MATERIAL PROVIDED -
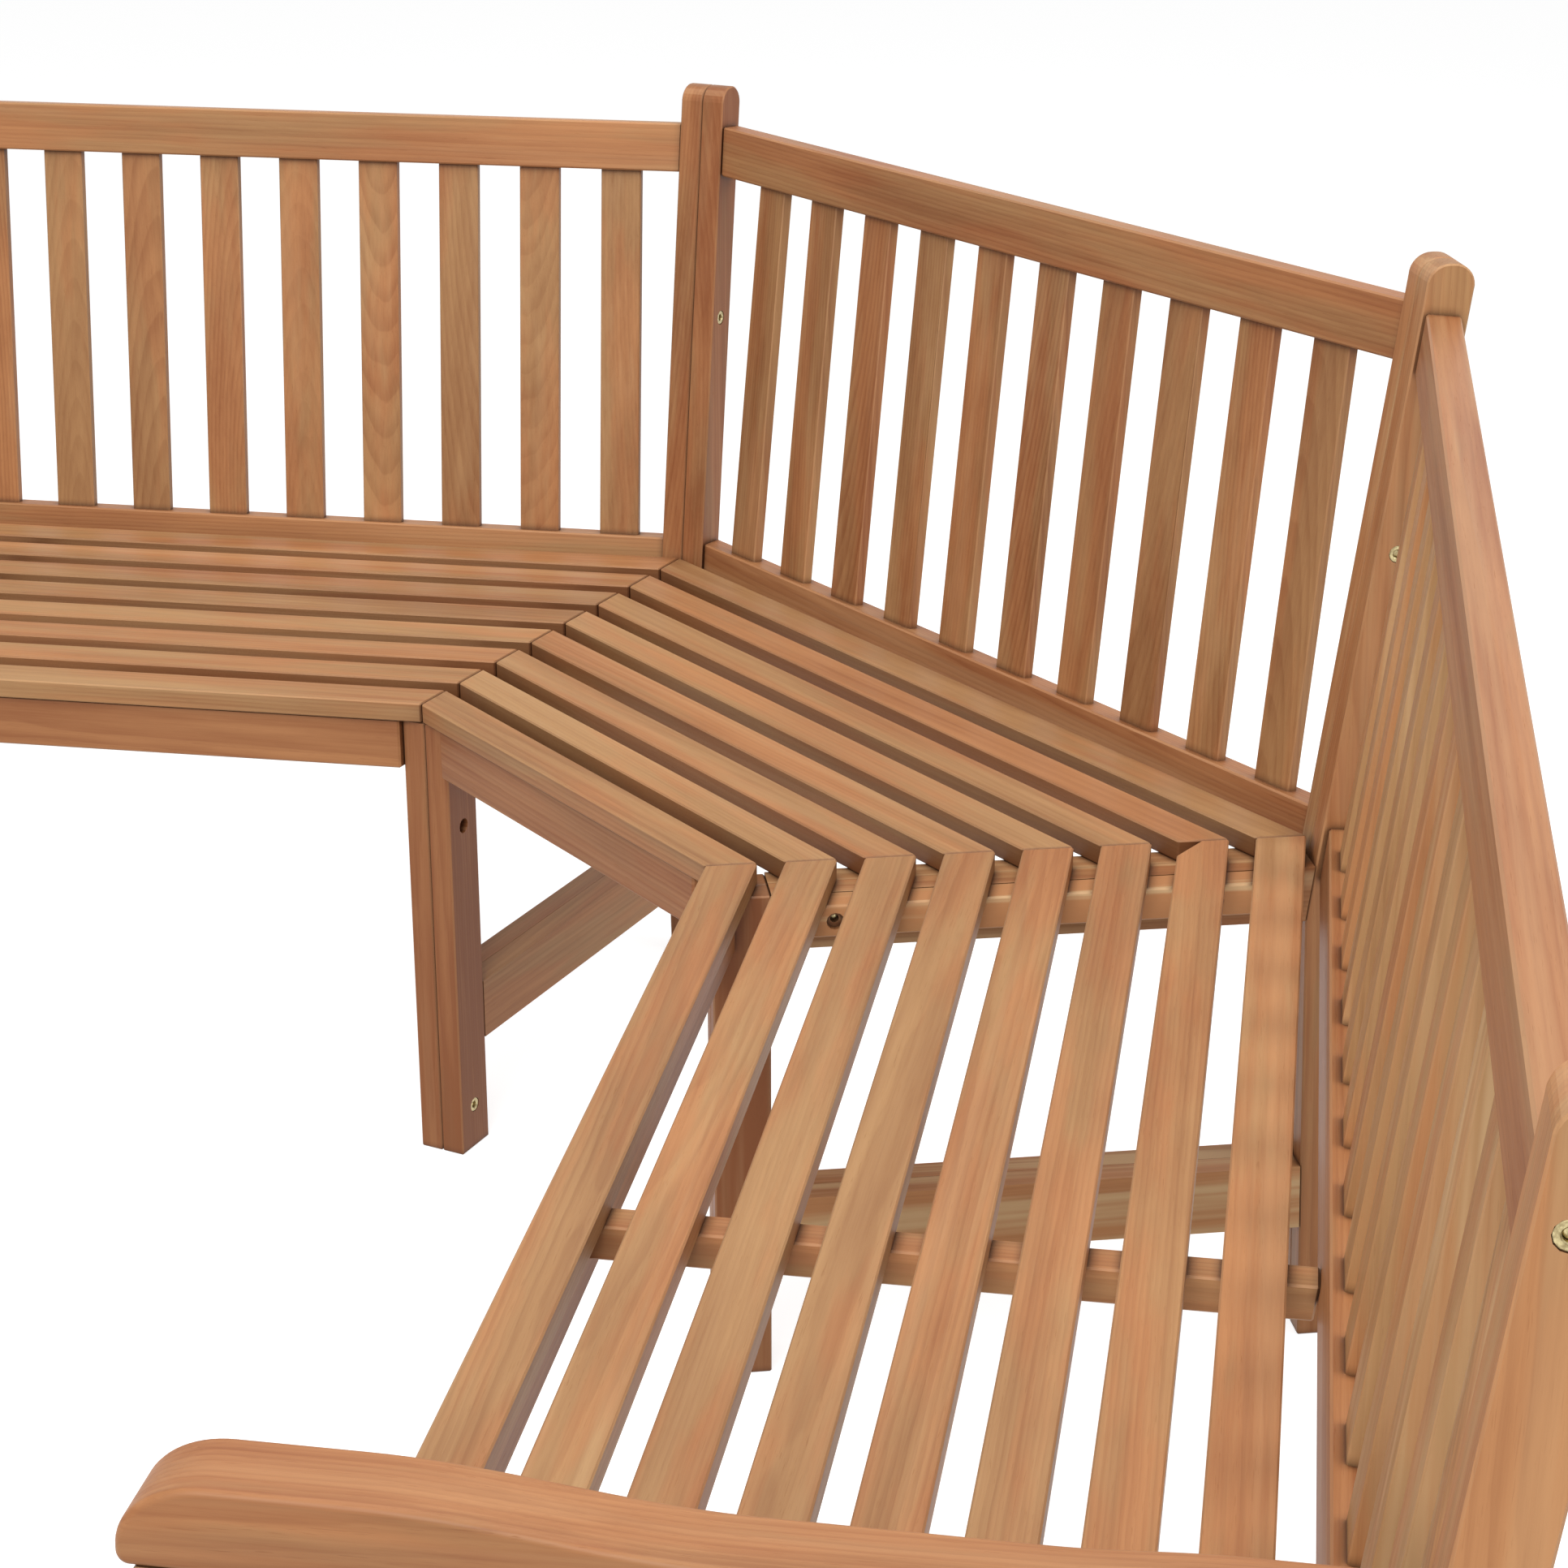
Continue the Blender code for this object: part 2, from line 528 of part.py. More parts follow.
def make_end_frame(word, section, hand):
    """Leg, post, crosspieces and armrest at the free end of a side section."""
    x_low = END_FRAME_INNER
    x_high = SIDE_FRONT_LENGTH
    middle = (x_low + x_high) / 2
    bar_low = middle - END_RAIL_THICKNESS / 2
    bar_high = middle + END_RAIL_THICKNESS / 2
    owner = word + "_end"
    top_rail = TOP_RAIL_TOP - END_TOP_BOLT_DROP
    low_rail = LOWER_RAIL_TOP - LOWER_RAIL_HEIGHT / 2
    depth = RAIL_THICKNESS / 2 + END_RAIL_SETBACK
    bolts = [(post_front(top_rail) + depth, top_rail), (post_front(low_rail) + depth, low_rail),
             (APRON_SETBACK + APRON_THICKNESS / 2, SUPPORT_TOP - APRON_HEIGHT / 2)]
    holes = bmesh.new()
    for place in bolts:
        add_bolt_hole(holes, place, x_low - END_BOLT_BITE, x_high, through=False)
    bolt_holes = finish_tool(holes, owner + "_bolt_holes", section, hand)

    space = make_tenon_space(owner + "_tenon_space", section, hand, bar_low, bar_high)
    cutters = (space, bolt_holes)
    arm_bottom = ARM_TOP - ARM_THICKNESS
    make_leg(owner + "_front_leg", section, hand, x_low, x_high, arm_bottom - CONTACT_GAP, cutters)
    make_post(owner + "_back_post", section, hand, x_low, x_high, cutters)
    make_crosspiece(owner + "_seat_bearer", section, hand, bar_low, bar_high,
                    SUPPORT_TOP - BEARER_HEIGHT, SUPPORT_TOP)
    make_crosspiece(owner + "_low_stretcher", section, hand, bar_low, bar_high,
                    STRETCHER_TOP - STRETCHER_HEIGHT, STRETCHER_TOP)

    arm = bmesh.new()
    add_prism(arm, [(x_low, y, z) for y, z in arm_outline()], (END_FRAME_THICKNESS, 0, 0))
    slice_at_post(arm, ARM_TOP, RAKE)
    finish(arm, word + "_armrest", section, hand, ARM_ROUNDING)
    return bolt_holes


# Support under the middle of the long slats
MID_SUPPORT_PLACE = 0.515
MID_SUPPORT_WIDTH = 0.025
MID_SUPPORT_HEIGHT = 0.024


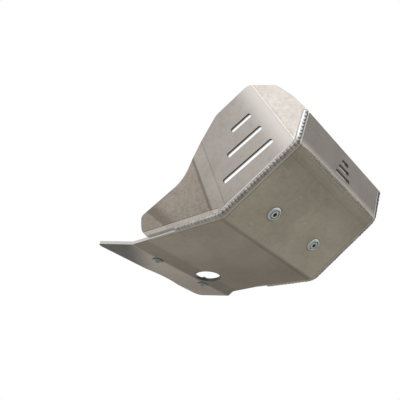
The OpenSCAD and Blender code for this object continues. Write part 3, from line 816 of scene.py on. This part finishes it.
# Black are the cups' floor and bore, the sockets' floor, and the gap between head and cup
for side, label in ((-1, "right"), (1, "left")):
    at_front = seat(FRONT_PITCH, front_bolts, side * FRONT_BOLT_GAP / 2)
    at_rear = seat(TAIL_PITCH, rear_bolts, side * REAR_BOLT_GAP / 2)
    turned = Matrix.Rotation(radians(BOLT_TURN * side), 4, "Z")
    fastener(f"cup_{label}", f"front_cup_washer_{label}", cup_profile(), at_front,
             cup_finish, (1, 2, 3, 4), 50, looped=True)
    fastener(f"socket_bolt_{label}", f"front_bolt_{label}", socket_bolt_profile(),
             at_front @ turned, bolt_finish, (0, 1, 8, 9, 10, 11), 32)
    fastener(f"button_bolt_{label}", f"rear_bolt_{label}", button_bolt_profile(),
             at_rear @ turned, button_finish, (0, 1, 2), 32)


# ---------------------------------------------------------------- CAD nodes
for node, finish in (("belly_sheet", belly_finish), ("right_wing", right_finish),
                     ("left_wing", left_finish)):
    nodes[node].data.materials.clear()
    nodes[node].data.materials.append(finish)


# ---------------------------------------------------------------- stage, light and camera
FLOOR_SIZE, FLOOR_Z = 60.0, -1.25


def floor_plane(size, z):
    """A pale matt floor, in metres."""
    mesh = bpy.data.meshes.new("floor")
    h = size / 2
    mesh.from_pydata([(-h, -h, z), (h, -h, z), (h, h, z), (-h, h, z)], [], [(0, 1, 2, 3)])
    floor = bpy.data.objects.new("floor", mesh)
    bpy.context.scene.collection.objects.link(floor)
    n = Nodes("floor")
    tone = n.mix(n.noise(1.2, 2.0, 0.55), (0.70, 0.67, 0.60), (0.73, 0.70, 0.63))
    n.put(n.shader.inputs["Base Color"], tone)
    n.shader.inputs["Roughness"].default_value = 0.9
    mesh.materials.append(n.material)


def area_light(name, place, target, size, power, colour):
    """A rectangular light aimed at a target; its size is in metres and its power in watts."""
    data = bpy.data.lights.new(name, "AREA")
    data.shape = "RECTANGLE"
    data.size, data.size_y = size
    data.energy = power
    data.color = colour
    lamp = bpy.data.objects.new(name, data)
    lamp.location = place
    lamp.rotation_euler = (Vector(target) - Vector(place)).to_track_quat("-Z", "Y").to_euler()
    bpy.context.scene.collection.objects.link(lamp)


def white_world():
    """A white surround for the camera and for reflections, and a softer light on the rest."""
    world = bpy.data.worlds.new("world")
    bpy.context.scene.world = world
    world.use_nodes = True
    tree = world.node_tree
    back = tree.nodes["Background"]
    path = tree.nodes.new("ShaderNodeLightPath")
    seen = path.outputs["Is Camera Ray"]
    for other in ("Is Glossy Ray", "Is Transmission Ray"):
        either = tree.nodes.new("ShaderNodeMath")
        either.operation = "MAXIMUM"
        tree.links.new(seen, either.inputs[0])
        tree.links.new(path.outputs[other], either.inputs[1])
        seen = either.outputs[0]
    mix = tree.nodes.new("ShaderNodeMix")
    mix.data_type = "RGBA"
    tree.links.new(seen, mix.inputs[0])
    mix.inputs[6].default_value = (0.62, 0.62, 0.63, 1.0)
    mix.inputs[7].default_value = (1.0, 1.0, 1.0, 1.0)
    tree.links.new(mix.outputs[2], back.inputs[0])
    back.inputs[1].default_value = 1.0


def photo_camera():
    """The camera of the photograph, from the fit of the panels' corners, washers and opening."""
    data = bpy.data.cameras.new("camera")
    data.sensor_fit = "HORIZONTAL"
    data.sensor_width = 36.0
    data.lens = 46.76
    data.clip_start = 0.01
    camera = bpy.data.objects.new("camera", data)
    camera.location = (-0.593872, -0.446930, -0.320433)
    camera.rotation_euler = (radians(120.0737), radians(-4.1507), radians(-51.7045))
    bpy.context.scene.collection.objects.link(camera)
    bpy.context.scene.camera = camera


floor_plane(FLOOR_SIZE, FLOOR_Z)
white_world()
area_light("key", place=(-1.61, -0.38, 1.14), target=(-0.13, -0.17, 0.14), size=(0.5, 0.5),
           power=3.6, colour=(0.96, 0.98, 1.0))
photo_camera()
bpy.context.scene.view_settings.view_transform = "Standard"
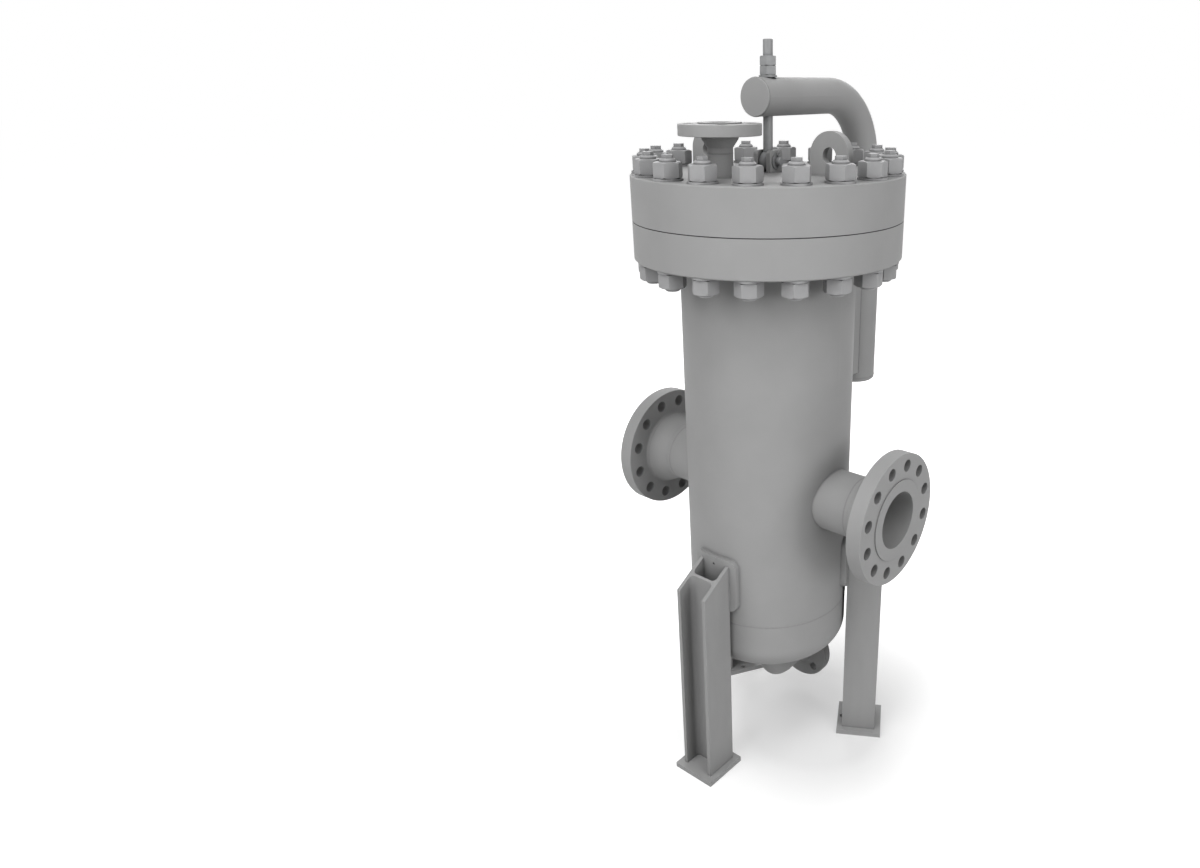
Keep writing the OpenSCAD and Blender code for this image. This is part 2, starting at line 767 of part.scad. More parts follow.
module eye_bolt() {
    color(bare) difference() {
        union() {
            intersection() {
                translate([0, 0, pin_z]) sphere(d = eye_d, $fn = medium);
                translate([-eye_w/2, -eye_d, pin_z - eye_d]) cube([eye_w, 2*eye_d, 2*eye_d]);
            }
            translate([0, 0, pin_z]) rotate_extrude($fn = medium)
                polygon([[0, 0], [jack_d/2, 0], [jack_d/2, jack_top - pin_z - 1.5],
                         [jack_d/2 - 1.5, jack_top - pin_z], [0, jack_top - pin_z]]);
        }
        translate([-eye_w, 0, pin_z]) rotate([0, 90, 0])
            cylinder(d = clevis_pin_d + 2*jack_clear, h = 2*eye_w, $fn = medium);
    }
}

module upper_nuts() {
    color(bare) translate([0, 0, cover_z + washer_t]) on_stud_circle()
        rotate([0, 0, nut_turn]) hex_nut(nut_af, nut_h, nut_bore);
}

module upper_washers() {
    color(bare) translate([0, 0, cover_z]) on_stud_circle() tube(washer_od, nut_bore, washer_t, small);
}

// Post, bend and arm as one solid run of diameter d, longer by more at both ends
module davit_run(d, more) {
    bend_z = arm_z - davit_bend;
    translate([0, davit_y, post_z - more]) cylinder(d = d, h = bend_z - post_z + more, $fn = medium);
    translate([0, davit_y - davit_bend, bend_z]) rotate([90, 0, 90])
        rotate_extrude(angle = 90, $fn = fine) translate([davit_bend, 0]) circle(d = d, $fn = medium);
    translate([0, -arm_tail - more, arm_z]) rotate([-90, 0, 0])
        cylinder(d = d, h = davit_y - davit_bend + arm_tail + more, $fn = medium);
}

module davit_arm() {
    color(paint) difference() {
        davit_run(davit_od, 0);
        davit_run(davit_od - 2*davit_wall, 1);
        translate([0, 0, arm_z - davit_od]) cylinder(d = jack_hole, h = 2*davit_od, $fn = small);
    }
}

module arm_end_cap() {
    r = arm_cap_od/2;
    color(paint) translate([0, -arm_tail, arm_z]) rotate([90, 0, 0]) rotate_extrude($fn = medium)
        polygon([[0, 0], [r, 0], [r, arm_cap_t - 1], [r - 1, arm_cap_t], [0, arm_cap_t]]);
}

module jack_washer() {
    color(bright) translate([0, 0, jack_seat]) tube(jack_washer_od, jack_d + 1, jack_washer_t);
}

module jack_nut() {
    color(bright) translate([0, 0, jack_nut_z]) hex_nut(jack_af, jack_nut_h, jack_d + 2*jack_clear);
}

module lock_nut() {
    color(bright) translate([0, 0, lock_nut_z]) hex_nut(jack_af, jack_nut_h, jack_d + 2*jack_clear);
}

module sieve_seal() {
    color(seal) translate([0, 0, seat_top]) tube(seat_od, nozzle_bore + 2, sieve_seal_t, fine);
}

// End ring of the basket, with the spigot that drops into the seat
module sieve_base() {
    spigot_r = nozzle_bore/2 - spigot_clear;
    color(bright) rotate_extrude($fn = fine)
        polygon([[basket_bore/2, basket_z - sieve_seal_t - spigot_h], [spigot_r, basket_z - sieve_seal_t - spigot_h],
                 [spigot_r, basket_z], [wire_or, basket_z], [wire_or, basket_z + sieve_plate_t],
                 [basket_bore/2, basket_z + sieve_plate_t]]);
}

// Upright rods inside the wires, each with its outer face on the wires' inner edge
module sieve_rods() {
    color(bright) translate([0, 0, basket_z + sieve_plate_t])
        linear_extrude(top_plate_z - basket_z - sieve_plate_t) intersection() {
            difference() {
                circle(r = wire_ir, $fn = fine);
                circle(r = wire_ir - rod_depth, $fn = fine);
            }
            for (i = [0:rod_count - 1]) rotate([0, 0, i*360/rod_count])
                translate([wire_ir - 2*rod_depth, -rod_w/2]) square([3*rod_depth, rod_w]);
        }
}

// Wedge wires: closed rings, wide outside and narrow inside, one above the other
module sieve_wires() {
    color(bright) for (i = [0:wire_n - 1]) translate([0, 0, wire_z0 + i*wire_pitch])
        rotate_extrude($fn = fine)
            polygon([[wire_ir, -wire_tip/2], [wire_or, -wire_w/2], [wire_or, wire_w/2], [wire_ir, wire_tip/2]]);
}

module sieve_top() {
    color(bright) translate([0, 0, top_plate_z]) cylinder(r = wire_or, h = sieve_plate_t, $fn = fine);
}

// Low boss that centres the spring
module spring_cup() {
    r = spring_r - spring_wire/2 - 1;
    color(bright) translate([0, 0, top_plate_top]) rotate_extrude($fn = medium)
        polygon([[0, 0], [r, 0], [r, cup_h - 2], [r - 2, cup_h], [0, cup_h]]);
}

// The coil as rings of points swept along a helix whose last turns lie flat
module hold_down_spring() {
    sides = 8;
    per_turn = 20;
    steps = spring_turns*per_turn;
    lift = spring_h - spring_wire;
    // Share of the rise at turn u: the first and last turn are closed
    function rise(u) = max(0, min(1, (u - 0.75)/(spring_turns - 1.5)));
    function ring(i) = [for (j = [0:sides - 1])
        let (a = i*360/per_turn, b = (j + 0.5)*360/sides, r = spring_r + spring_wire/2*cos(b))
        [r*cos(a), r*sin(a), spring_wire/2*(1 + sin(b)/cos(180/sides)) + lift*rise(i/per_turn)]];
    points = [for (i = [0:steps]) each ring(i)];
    walls = [for (i = [0:steps - 1], j = [0:sides - 1])
        [i*sides + j, i*sides + (j + 1)%sides, (i + 1)*sides + (j + 1)%sides, (i + 1)*sides + j]];
    ends = [[for (j = [sides - 1:-1:0]) j], [for (j = [0:sides - 1]) steps*sides + j]];
    color(bright) translate([0, 0, top_plate_top]) polyhedron(points = points, faces = concat(walls, ends));
}

// Two ears for each handle, on the top plate
module handle_ears() {
    ear_half = handle_d/2 + 5;
    color(bright) for (sx = [-1, 1], sy = [-1, 1])
        translate([sx*(ear_in_x + handle_ear_t/2), sy*handle_y, top_plate_top]) rotate([90, 0, 90])
            linear_extrude(handle_ear_t, center = true) difference() {
                union() {
                    translate([-ear_half, 0]) square([2*ear_half, handle_z]);
                    translate([0, handle_z]) circle(r = ear_half, $fn = medium);
                }
                translate([0, handle_z]) circle(d = handle_d + 2*handle_clear, $fn = medium);
            }
}

// A bail that lies flat towards -Y, with its hinge line on the X axis
module handle() {
    leg_y = handle_reach - handle_r - handle_d/2;
    corner_x = handle_half_w - handle_r;
    bar_y = handle_reach - handle_d/2;
    for (s = [-1, 1]) scale([s, 1, 1]) {
        translate([handle_half_w, 0, 0]) sphere(d = handle_d, $fn = small);
        translate([handle_half_w, 0, 0]) rotate([0, 90, 0])
            cylinder(d = handle_d, h = hinge_len - handle_half_w, $fn = small);
        translate([handle_half_w, -leg_y, 0]) rotate([-90, 0, 0])
            cylinder(d = handle_d, h = leg_y, $fn = small);
        translate([corner_x, -leg_y, 0]) rotate([0, 0, -90]) rotate_extrude(angle = 90, $fn = medium)
            translate([handle_r, 0]) circle(d = handle_d, $fn = small);
        translate([-eps, -bar_y, 0]) rotate([0, 90, 0])
            cylinder(d = handle_d, h = corner_x + eps, $fn = small);
    }
}

module handle_front() { color(bright) translate([0, -handle_y, hinge_z]) handle(); }
module handle_rear() { color(bright) translate([0, handle_y, hinge_z]) rotate([0, 0, 180]) handle(); }

shell();
bottom_head();
body_flange();
cover_gasket();
inlet_pipe();
inlet_flange();
outlet_pipe();
outlet_flange();
outlet_riser();
sieve_seat();
drain_elbow();
drain_flange();
davit_socket();
socket_floor();
davit_brackets();
leg_front();
leg_right();
leg_left();
foot_front();
foot_right();
foot_left();
pad_front();
pad_right();
pad_left();
stud_bolts();
lower_nuts();
lower_washers();
cover_plate();
vent_pipe();
vent_flange();
lug_right();
lug_left();
clevis_ears();
clevis_pin();
clevis_washer();
split_pin();
eye_bolt();
upper_nuts();
upper_washers();
davit_arm();
arm_end_cap();
jack_washer();
jack_nut();
lock_nut();
sieve_seal();
sieve_base();
sieve_rods();
sieve_wires();
sieve_top();
spring_cup();
hold_down_spring();
handle_ears();
handle_front();
handle_rear();
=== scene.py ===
import math
import random

import bmesh
import bpy
from mathutils import Matrix, Vector


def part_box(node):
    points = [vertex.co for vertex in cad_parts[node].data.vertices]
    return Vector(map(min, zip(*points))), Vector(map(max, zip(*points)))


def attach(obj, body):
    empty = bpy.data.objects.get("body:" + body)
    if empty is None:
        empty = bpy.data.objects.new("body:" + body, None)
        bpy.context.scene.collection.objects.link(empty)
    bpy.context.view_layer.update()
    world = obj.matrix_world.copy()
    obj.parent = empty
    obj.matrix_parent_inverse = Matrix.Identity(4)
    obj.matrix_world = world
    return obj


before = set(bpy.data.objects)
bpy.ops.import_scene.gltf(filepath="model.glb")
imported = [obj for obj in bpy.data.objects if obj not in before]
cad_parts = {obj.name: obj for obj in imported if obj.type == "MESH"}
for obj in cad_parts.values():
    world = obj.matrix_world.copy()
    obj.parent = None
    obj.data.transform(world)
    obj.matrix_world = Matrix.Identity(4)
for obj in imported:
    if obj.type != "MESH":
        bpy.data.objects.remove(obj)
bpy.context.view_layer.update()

MM = 0.001

# Sizes that the frame gives
SHELL_LOW, SHELL_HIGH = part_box("shell")
SHELL_R = SHELL_HIGH.x
HEAD_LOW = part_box("bottom_head")[0].z
SEAM_Z = SHELL_LOW.z
FLANGE_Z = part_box("body_flange")[0].z
FLANGE_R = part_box("body_flange")[1].x
JOINT_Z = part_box("cover_plate")[0].z
COVER_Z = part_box("cover_plate")[1].z
INLET_LOW, INLET_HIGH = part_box("inlet_pipe")
NOZZLE_R = (INLET_HIGH.z - INLET_LOW.z) / 2
NOZZLE_Z = (INLET_HIGH.z + INLET_LOW.z) / 2
NOZZLE_HUB_X = INLET_HIGH.x
VENT_LOW, VENT_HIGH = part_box("vent_pipe")
VENT_Y = (VENT_LOW.y + VENT_HIGH.y) / 2
BRANCH_R = (VENT_HIGH.y - VENT_LOW.y) / 2
DRAIN_LOW, DRAIN_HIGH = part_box("drain_elbow")
DRAIN_Z = DRAIN_LOW.z + BRANCH_R
SOCKET_LOW, SOCKET_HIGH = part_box("davit_socket")
SOCKET_R = SOCKET_HIGH.x
SOCKET_Y = (SOCKET_LOW.y + SOCKET_HIGH.y) / 2
CAP_LOW, CAP_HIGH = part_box("arm_end_cap")
BRACKET_LOW, BRACKET_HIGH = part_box("davit_brackets")
FOOT_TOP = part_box("foot_front")[1].z
PAD_LOW, PAD_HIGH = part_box("pad_front")
PAD_R = -PAD_LOW.y
LEG_LOW, LEG_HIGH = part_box("leg_front")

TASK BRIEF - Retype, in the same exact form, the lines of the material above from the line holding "translate([0, -handle_y, hinge_z])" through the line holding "obj.parent = None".

CORRECT RESULT -
module handle_front() { color(bright) translate([0, -handle_y, hinge_z]) handle(); }
module handle_rear() { color(bright) translate([0, handle_y, hinge_z]) rotate([0, 0, 180]) handle(); }

shell();
bottom_head();
body_flange();
cover_gasket();
inlet_pipe();
inlet_flange();
outlet_pipe();
outlet_flange();
outlet_riser();
sieve_seat();
drain_elbow();
drain_flange();
davit_socket();
socket_floor();
davit_brackets();
leg_front();
leg_right();
leg_left();
foot_front();
foot_right();
foot_left();
pad_front();
pad_right();
pad_left();
stud_bolts();
lower_nuts();
lower_washers();
cover_plate();
vent_pipe();
vent_flange();
lug_right();
lug_left();
clevis_ears();
clevis_pin();
clevis_washer();
split_pin();
eye_bolt();
upper_nuts();
upper_washers();
davit_arm();
arm_end_cap();
jack_washer();
jack_nut();
lock_nut();
sieve_seal();
sieve_base();
sieve_rods();
sieve_wires();
sieve_top();
spring_cup();
hold_down_spring();
handle_ears();
handle_front();
handle_rear();
=== scene.py ===
import math
import random

import bmesh
import bpy
from mathutils import Matrix, Vector


def part_box(node):
    points = [vertex.co for vertex in cad_parts[node].data.vertices]
    return Vector(map(min, zip(*points))), Vector(map(max, zip(*points)))


def attach(obj, body):
    empty = bpy.data.objects.get("body:" + body)
    if empty is None:
        empty = bpy.data.objects.new("body:" + body, None)
        bpy.context.scene.collection.objects.link(empty)
    bpy.context.view_layer.update()
    world = obj.matrix_world.copy()
    obj.parent = empty
    obj.matrix_parent_inverse = Matrix.Identity(4)
    obj.matrix_world = world
    return obj


before = set(bpy.data.objects)
bpy.ops.import_scene.gltf(filepath="model.glb")
imported = [obj for obj in bpy.data.objects if obj not in before]
cad_parts = {obj.name: obj for obj in imported if obj.type == "MESH"}
for obj in cad_parts.values():
    world = obj.matrix_world.copy()
    obj.parent = None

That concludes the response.